Edwards F. Rullman, 94, formerly of Red Bank, passed away peacefully on Wednesday, Feb. 3, bringing to a close a full life well lived.
A longtime resident of South Wellfleet, Massachusetts, and Brooklyn Heights, New York, he spent the last three years in residence at Broad Reach in Chatham.
He was born in Red Bank on October 10, 1921 to Margaret Edwards Rullman and Dr. Walter A. Rullman, a World War I Veteran and prominent surgeon who practiced medicine in Red Bank for 50 years and was the chief of surgery at Riverview Hospital.
The beautiful, historic home on West Front Street that included his father’s medical practice is now gone and is the site of the Riverside Gardens Park.
He attended Blair Academy in Blairstown where he was competitive in track and field. He attended Yale as an undergraduate where he continued in track and field competition and earned his bachelor of arts in 1944.
He served in the US Army Signal Corp during World War II, and after the war in occupied Vienna, attaining the rank of 1st Lieutenant.
Ed often recalled his happy childhood spent sailing, fishing, crabbing and ice boating on the Shrewsbury River. His passion for sailing and interest in boatbuilding, hull design and maritime history continued throughout his life and inspired his choice of architecture as a career.
In the early 1930s, he was part of a group of young teens from the Monmouth Boat Club who started an amateur sailing organization which became known as the Barefoot Yacht Club.
At the onset of World War II, he joined the U.S. Armed Services along with most of the other members. His mother Margaret, along with Katherine Lippincott, Louise Sayre, and Lillian Reamer, started a newsletter for the 29 young servicemen to keep them connected to their friends and families back home and to each other. The newsletters were named “The Barefoot Bulletins” and they chronicled the war time experiences of the ser vicemen, as well as events on the home front. They have been digitally archived at the Rutgers Oral Histor y Project.
In 1949 he met Josephine Francesca Consoli from Lawrence, Massachusetts, who had recently completed her training as a nurse and was a vocal student at the New England Conservatory of Music. They married in 1953.
He attended Yale School of Architecture and received his master’s degree in 1955. He received a Fulbright Grant to study in Rome and spent the following year with Francesca in Italy. The couple travelled extensively abroad in the years following, spending many happy times in Italy and developing life-long friendships there.
In 1961 the couple bought an 1829 corner brownstone on Cranberry Street in Brooklyn Heights, New York, which they lovingly restored over the years. They raised their two daughters there, Claudia and Mimi. They entertained guests from all over the world in their beautiful home, and Mrs. Rullman was an accomplished musician, a renowned gourmet cook and a gracious hostess.
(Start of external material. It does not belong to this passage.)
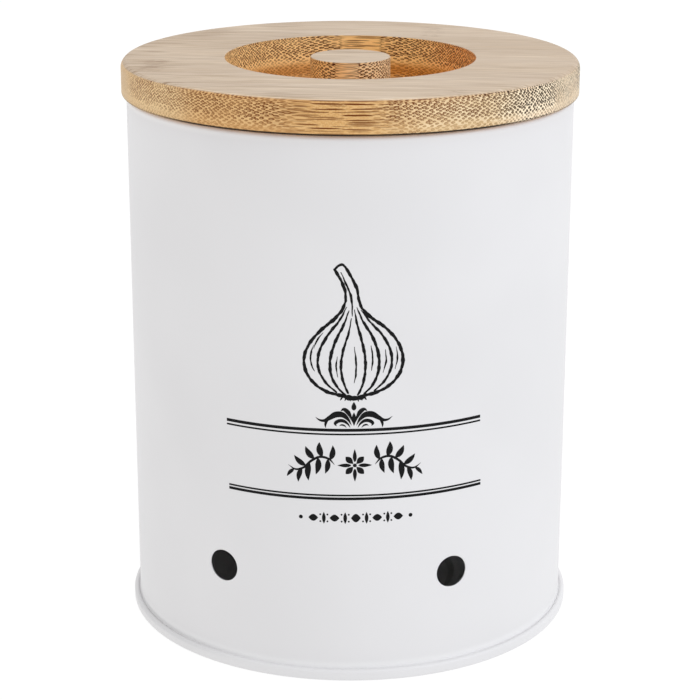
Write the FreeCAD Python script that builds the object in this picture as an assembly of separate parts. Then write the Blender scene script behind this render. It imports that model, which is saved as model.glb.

Mr. Rullman was employed by an architectural firm in Manhattan until 1965, at which point he went into business for himself, and in 1969 he formed a firm with his friend and longtime business partner, Herbert Kaufman, which specialized in restoring properties in New York City’s historic districts.
Mr. Rullman was instrumental in the movement to establish Landmark Designation for Brooklyn Heights in 1965, New York City’s first historic district. He was chairman of the Brooklyn Heights Design Advisory Council, which offered free consultation to people under taking architectural restorations. He served as governor, president and on the advisory board of the Brooklyn Heights Association. He also served as governor of the Long Island Historical Society and governor of the New England Society.
His personal pursuits included avid study and appreciation of American history and the creation of the Constitution, the works of Shakespeare, evolutionary biology and the music of Johann Sebastian Bach.
In 2000, Mr. Rullman renovated the family’s longtime summer house in South Wellfleet, Massachusetts, where the family spent many summers together. In 2008, the couple sold their house in New York and moved to their Cape Cod home full time.
Mr. Rullman was predeceased by his beloved wife in 2012. He is survived by his two daughters, Claudia Edwards Rullman and Martha Ames Rullman; and a son-in-law, John Jacob Schuster. He will be sorely missed by his family.